To Assange’s supporters, his currently-in-dispute extradition to Sweden is part of a shuttle process to enable Assange to be handed onwards to the US to face charges of conspiracy to commit espionage, a relay process that would require the assent of British Prime Minister David Cameron – as the originating country in the extradition shuttle - and Cameron’s decision would also presumably, be open to legal appeal. Even if all the charges being readied against Assange prove groundless – as seems likely – the process will have served the purpose of disrupting the Wikileaks organisation and bleeding its funds in legal fees.

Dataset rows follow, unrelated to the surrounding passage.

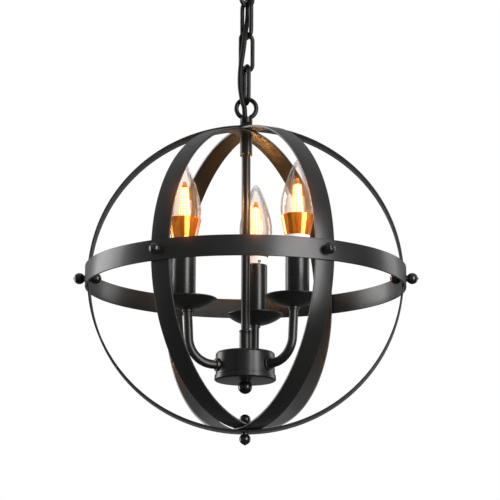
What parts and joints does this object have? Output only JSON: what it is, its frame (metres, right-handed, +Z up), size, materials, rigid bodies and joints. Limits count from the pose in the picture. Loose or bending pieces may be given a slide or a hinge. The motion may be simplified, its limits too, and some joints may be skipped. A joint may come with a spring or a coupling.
{
  "type": "orb chandelier",
  "caption": "Open orb cage of black steel bands, hung by chain from a ceiling canopy, holding upright candle lights with drip pans and clear flame bulbs.",
  "frame": {"origin": "centre of the crossbar slots, in the ceiling plane, on the hanging axis", "axes": "+Z up out of the ceiling plane, +X along the crossbar, -Y towards the viewer"},
  "size_m": [0.3658, 0.34, 0.5799],
  "materials": {
    "satin_black_paint": "satin",
    "zinc_steel": "satin",
    "gold_anodised": "polished",
    "white_plastic": "matte",
    "socket_plastic": "matte",
    "connector_plastic": "gloss",
    "clear_glass": "clear",
    "led_phosphor": "translucent",
    "cord_jacket": "matte"
  },
  "bodies": {
    "ceiling_fitting": {"mounting_bar": "zinc_steel", "ceiling_nipple": "zinc_steel", "bar_locknuts": "zinc_steel", "ground_screw": "zinc_steel", "ceiling_canopy": "satin_black_paint", "collar_nut": "satin_black_paint", "canopy_loop": "satin_black_paint", "supply_cord_1": "cord_jacket"},
    "link_1": {"chain_link_1": "satin_black_paint", "supply_cord_2": "cord_jacket"},
    "link_2": {"chain_link_2": "satin_black_paint", "supply_cord_3": "cord_jacket"},
    "link_3": {"chain_link_3": "satin_black_paint", "supply_cord_4": "cord_jacket"},
    "link_4": {"chain_link_4": "satin_black_paint"},
    "bulb_1": {"bulb_1_base": "white_plastic", "bulb_1_heat_sink": "gold_anodised", "bulb_1_glass": "clear_glass", "bulb_1_led_column": "led_phosphor"},
    "bulb_2": {"bulb_2_base": "white_plastic", "bulb_2_heat_sink": "gold_anodised", "bulb_2_glass": "clear_glass", "bulb_2_led_column": "led_phosphor"},
    "bulb_3": {"bulb_3_base": "white_plastic", "bulb_3_heat_sink": "gold_anodised", "bulb_3_glass": "clear_glass", "bulb_3_led_column": "led_phosphor"},
    "fixture": {"arm_ferrules": "satin_black_paint", "arm_leads": "cord_jacket", "arm_tube_1": "satin_black_paint", "arm_tube_2": "satin_black_paint", "arm_tube_3": "satin_black_paint", "ball_nuts": "satin_black_paint", "ball_screws": "satin_black_paint", "candle_sleeve_1": "satin_black_paint", "candle_sleeve_2": "satin_black_paint", "candle_sleeve_3": "satin_black_paint", "drip_pan_1": "satin_black_paint", "drip_pan_2": "satin_black_paint", "drip_pan_3": "satin_black_paint", "equator_ring": "satin_black_paint", "fixture_loop": "satin_black_paint", "hex_locknuts": "zinc_steel", "hub_body": "satin_black_paint", "hub_cover": "satin_black_paint", "hub_finial": "satin_black_paint", "hub_wire_nuts": "connector_plastic", "lamp_socket_1": "socket_plastic", "lamp_socket_2": "socket_plastic", "lamp_socket_3": "socket_plastic", "pan_nuts": "satin_black_paint", "socket_brackets": "zinc_steel", "stem_collar": "satin_black_paint", "stem_coupler": "satin_black_paint", "stem_tube": "satin_black_paint", "supply_cord_5": "cord_jacket", "threaded_nipples": "zinc_steel", "vertical_ring_1": "satin_black_paint", "vertical_ring_2": "satin_black_paint", "vertical_ring_3": "satin_black_paint"}
  },
  "joints": [
    {"name": "canopy_loop_swing", "type": "hinge", "parent": "ceiling_fitting", "child": "link_1", "pos_m": [0, 0, -0.06435], "axis": [0.6428, -0.766, 0], "range_deg": [-10, 10], "deforming": ["supply_cord_1"]},
    {"name": "link_1_swing", "type": "hinge", "parent": "link_1", "child": "link_2", "pos_m": [0, 0, -0.10075], "axis": [0.788, 0.6157, 0], "range_deg": [-10, 10], "deforming": ["supply_cord_2"]},
    {"name": "link_2_swing", "type": "hinge", "parent": "link_2", "child": "link_3", "pos_m": [0, 0, -0.13725], "axis": [0.6428, -0.766, 0], "range_deg": [-10, 10], "deforming": ["supply_cord_3"]},
    {"name": "link_3_swing", "type": "hinge", "parent": "link_3", "child": "link_4", "pos_m": [0, 0, -0.17375], "axis": [0.809, 0.5878, 0], "range_deg": [-10, 10], "deforming": ["supply_cord_4"]},
    {"name": "fixture_swing", "type": "hinge", "parent": "link_4", "child": "fixture", "pos_m": [0, 0, -0.21025], "axis": [0.3256, -0.9455, 0], "range_deg": [-10, 10], "deforming": ["supply_cord_5"]},
    {"name": "bulb_1_out", "type": "slide", "parent": "fixture", "child": "bulb_1", "axis": [0, 0, 1], "range_m": [0, 0.02]},
    {"name": "bulb_2_out", "type": "slide", "parent": "fixture", "child": "bulb_2", "axis": [0, 0, 1], "range_m": [0, 0.02]},
    {"name": "bulb_3_out", "type": "slide", "parent": "fixture", "child": "bulb_3", "axis": [0, 0, 1], "range_m": [0, 0.02]}
  ]
}
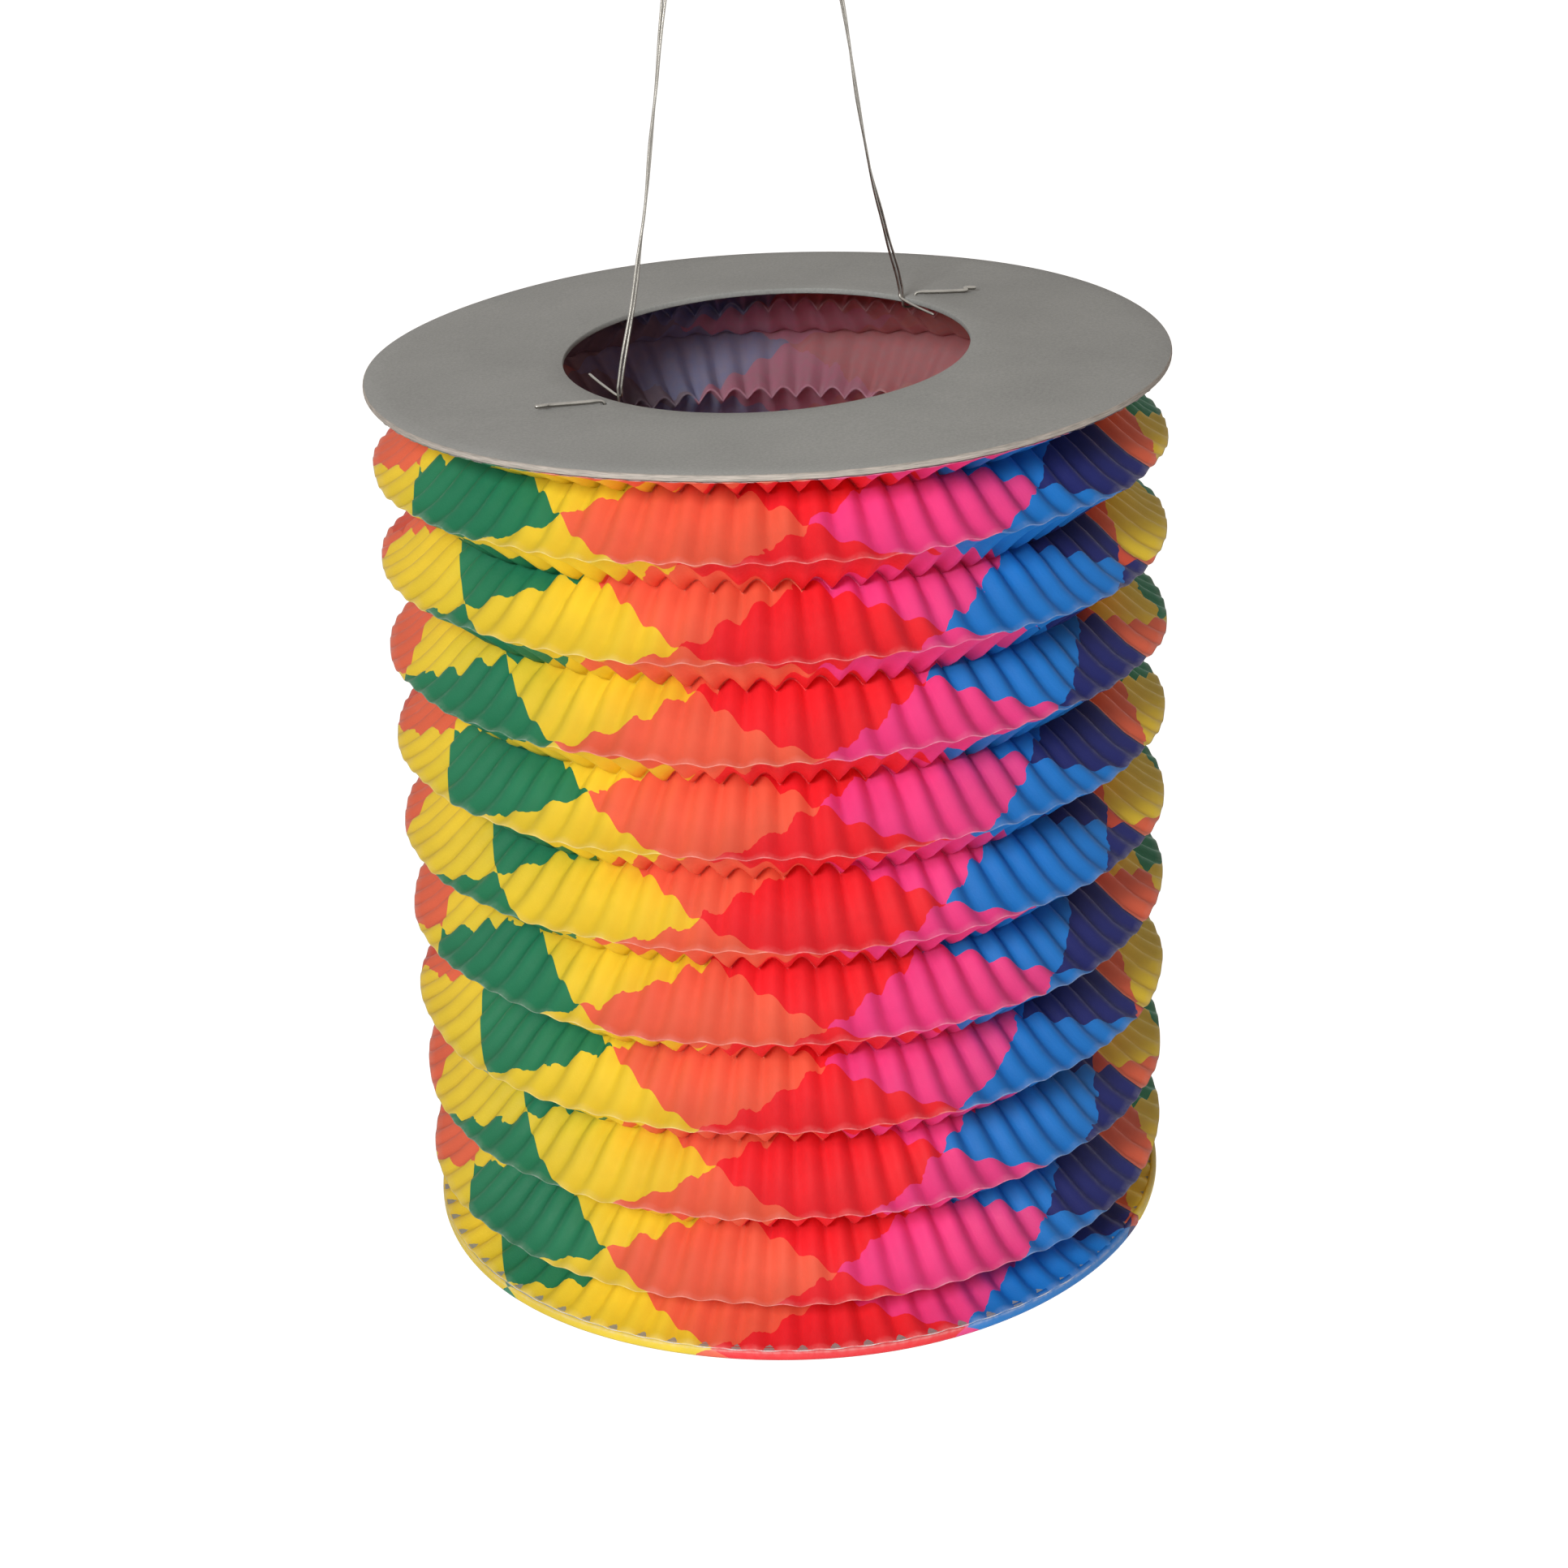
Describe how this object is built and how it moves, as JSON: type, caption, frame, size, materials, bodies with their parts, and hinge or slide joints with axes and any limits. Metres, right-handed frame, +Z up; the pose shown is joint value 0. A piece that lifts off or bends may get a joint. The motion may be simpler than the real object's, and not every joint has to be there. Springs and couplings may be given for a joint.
{
  "type": "accordion paper lantern",
  "caption": "Round accordion paper lantern that folds flat, with a grey board ring and base, a thin wire bail to hang it by and a tin candle holder inside.",
  "frame": {"origin": "the hanging point: the inside of the bail's top bend, on the lantern's vertical axis", "axes": "+Z up along the lantern's axis; X along the line through the bail's two feet, which is its hinge line"},
  "size_m": [0.16, 0.16, 0.3355],
  "materials": {
    "grey_board": "matte",
    "printed_paper": "satin",
    "steel_wire": "satin",
    "tinplate": "satin"
  },
  "bodies": {
    "bail": {"bail_wire_outer": "steel_wire", "bail_wire_inner": "steel_wire"},
    "ring": {"top_ring": "grey_board", "paper_bellows": "printed_paper", "wire_end_card_left": "steel_wire", "wire_end_card_right": "steel_wire", "wire_end_hole_left": "steel_wire", "wire_end_hole_right": "steel_wire"},
    "base": {"base_disc": "grey_board", "candle_holder": "tinplate"}
  },
  "joints": [
    {"name": "bail_swing", "type": "hinge", "parent": "bail", "child": "ring", "pos_m": [0, 0, -0.1484], "axis": [1, 0, 0], "range_deg": [-90, 90]},
    {"name": "bellows_fold", "type": "slide", "parent": "ring", "child": "base", "axis": [0, 0, 1], "range_m": [0, 0.16], "deforming": ["paper_bellows"]}
  ]
}
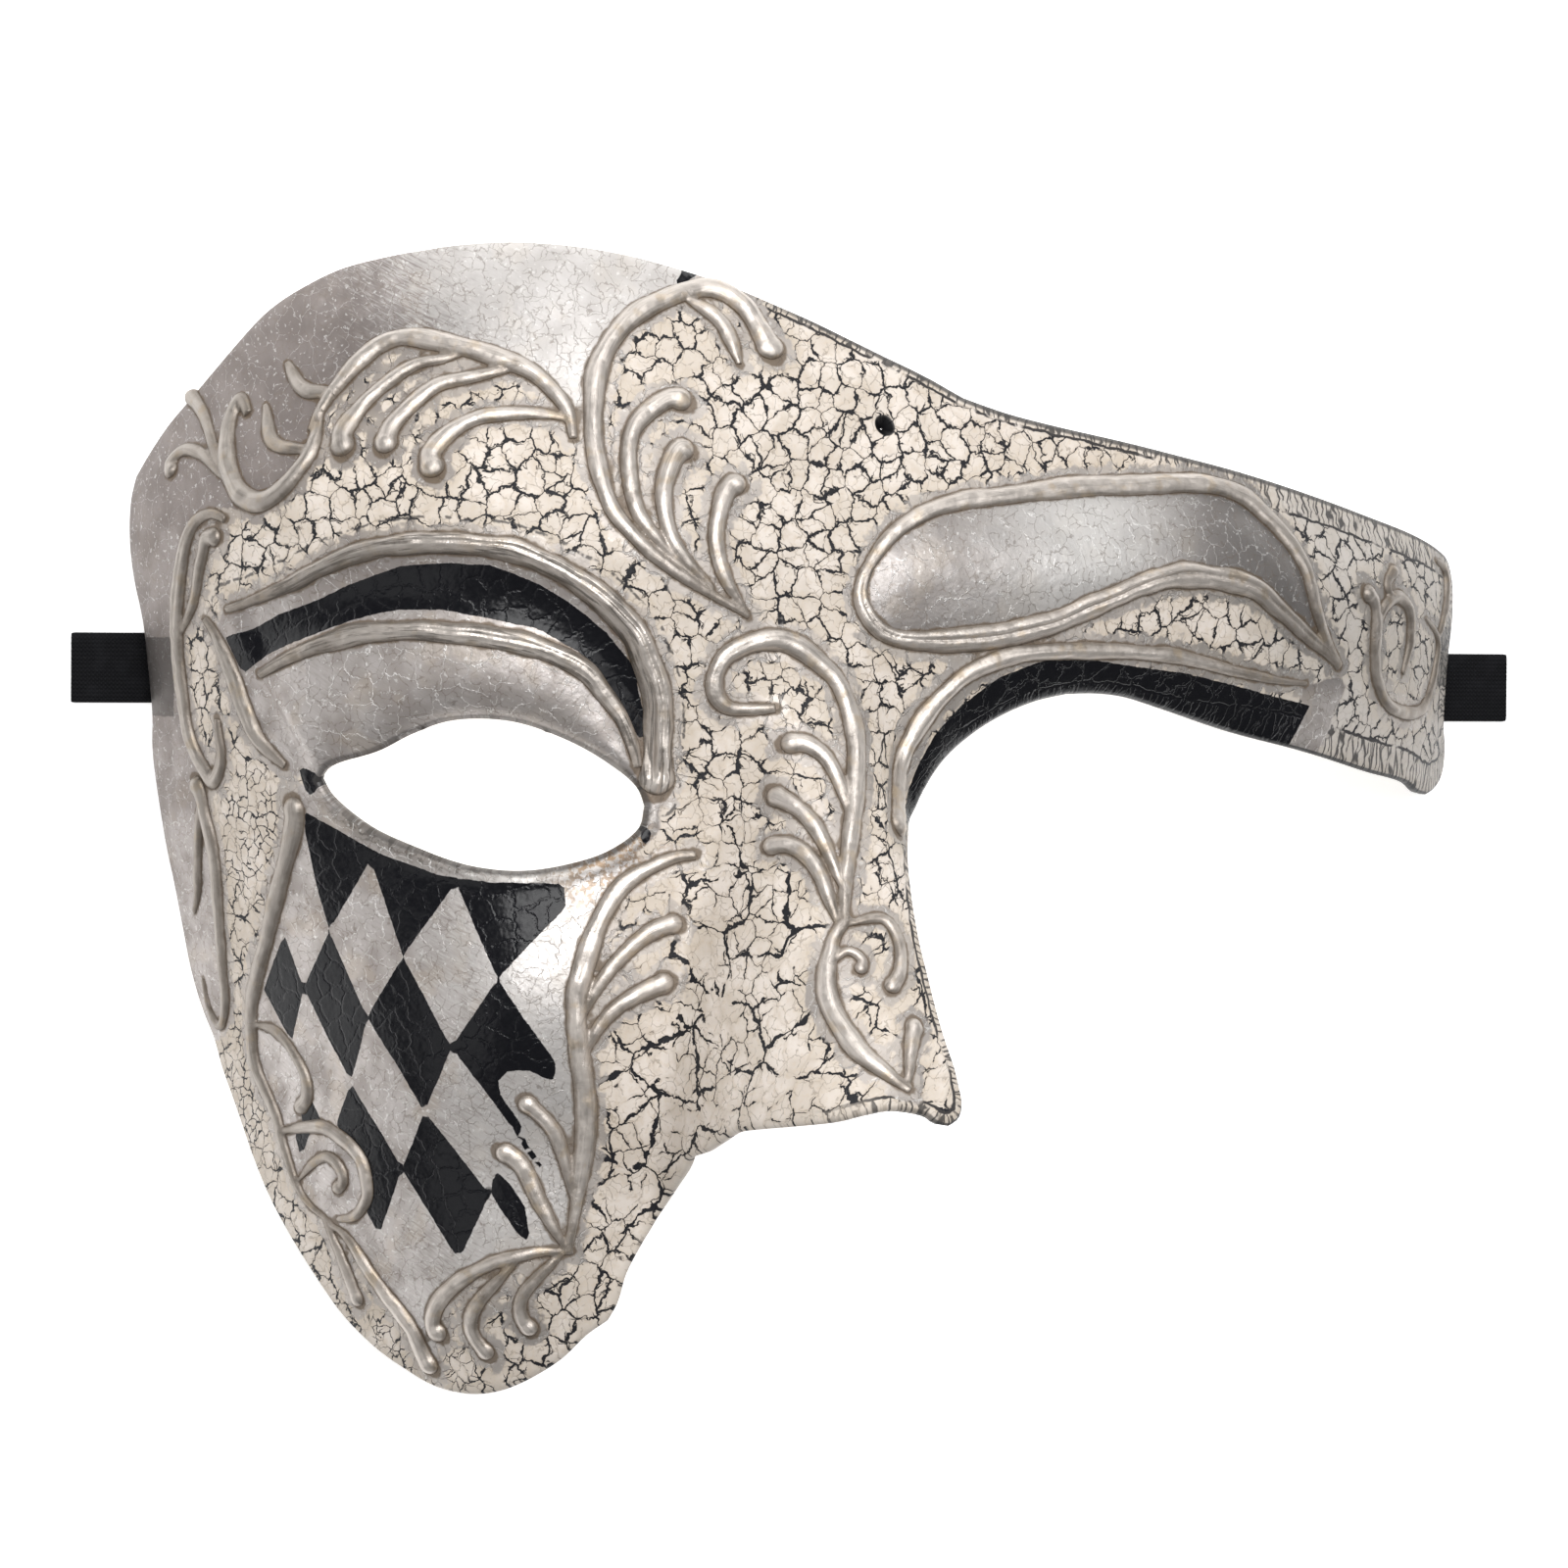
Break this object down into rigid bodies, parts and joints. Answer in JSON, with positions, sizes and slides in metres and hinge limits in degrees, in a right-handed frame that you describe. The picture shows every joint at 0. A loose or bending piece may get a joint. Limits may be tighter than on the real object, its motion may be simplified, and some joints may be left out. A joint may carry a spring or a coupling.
{
  "type": "venetian half mask",
  "caption": "Moulded half mask over the forehead, nose and one cheek, with an eye hole, a brow band on the other side, raised scrollwork and short elastic straps.",
  "frame": {"origin": "centre of the bounding box's underside, on the surface that the rim rests on", "axes": "+Z out of the face, +Y up the forehead, +X toward the wearer's left; the mask lies face up on its rim"},
  "size_m": [0.237, 0.175, 0.0932],
  "materials": {
    "painted_shell": "cream crackle paint with black and antique silver fields, satin",
    "silver_scroll": "antique silver paint with brown in the hollows, satin",
    "black_elastic": "woven elastic, matt"
  },
  "bodies": {
    "root": {"mask_shell": "painted_shell", "strap_right": "black_elastic", "strap_left": "black_elastic", "forehead_scroll": "silver_scroll", "brow_fan_scroll": "silver_scroll", "brow_arch_rib": "silver_scroll", "eyelid_rib": "silver_scroll", "temple_rib": "silver_scroll", "side_scroll_upper": "silver_scroll", "side_scroll_lower": "silver_scroll", "cheek_outer_scroll": "silver_scroll", "cheek_inner_scroll": "silver_scroll", "nose_scroll": "silver_scroll", "far_brow_loop": "silver_scroll", "far_eye_arch": "silver_scroll", "far_temple_scroll": "silver_scroll"}
  },
  "joints": []
}
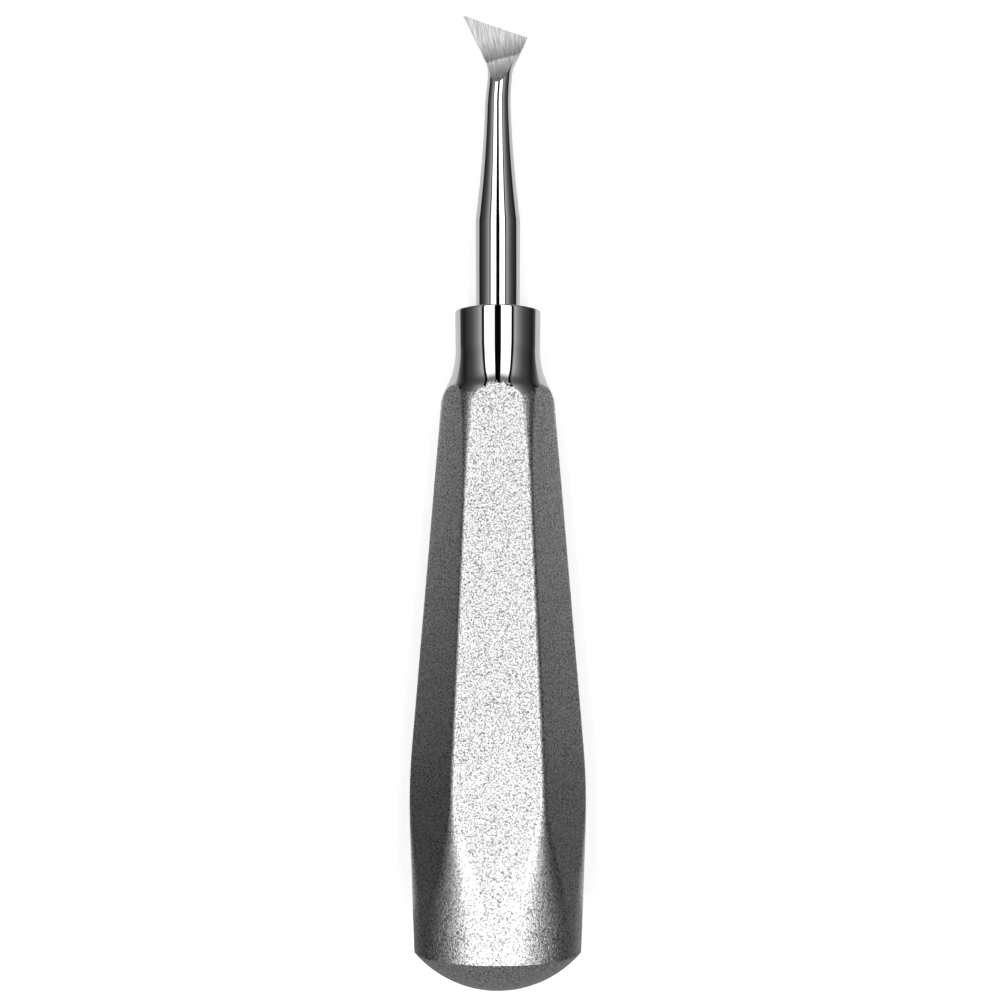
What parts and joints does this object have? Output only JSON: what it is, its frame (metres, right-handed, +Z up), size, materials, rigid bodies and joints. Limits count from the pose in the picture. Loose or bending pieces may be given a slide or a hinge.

History should remind us that there is nothing new about state -run campaigns to hobble and discredit the messenger. Forty years ago when Daniel Ellsberg released the Pentagon Papers, the Richard Nixon White House sanctioned a burglary at Ellsberg’s psychiatrist, in order to gain information about his personal instability that could be used to discredit him.. The strategy of taking personal action against Wikileaks and its informants was set out in a Army Counter-Intelligence US Army report in 2008 :

Web sites such as Wikileaks have trust as their most important centre of gravity by protecting the anonymity and identity of the ‘insider’ leaker or whistleblower. Successful identification, prosecution, termination of employment and exposure of persons leaking the information by the government and by businesses affected by information posted on Wikileaks would damage and potentially destroy this centre of gravity and deter others from taking similar actions. [The quote can be accessed here.]

The Public Interest Test

The critics of the Wikileaks cable releases tend to fall into either of two contradictory camps. One argument says releasing the cables was an outrageous, indefensible act that has done considerable damage to US interests – while the other says that the diplomatic cables contain no evidence of wrong-doing and only tell us what we already knew. Neither contention is true. There are major revelations in the cables, and the public interest clearly over-rides any collateral embarrassment to US diplomatic interests.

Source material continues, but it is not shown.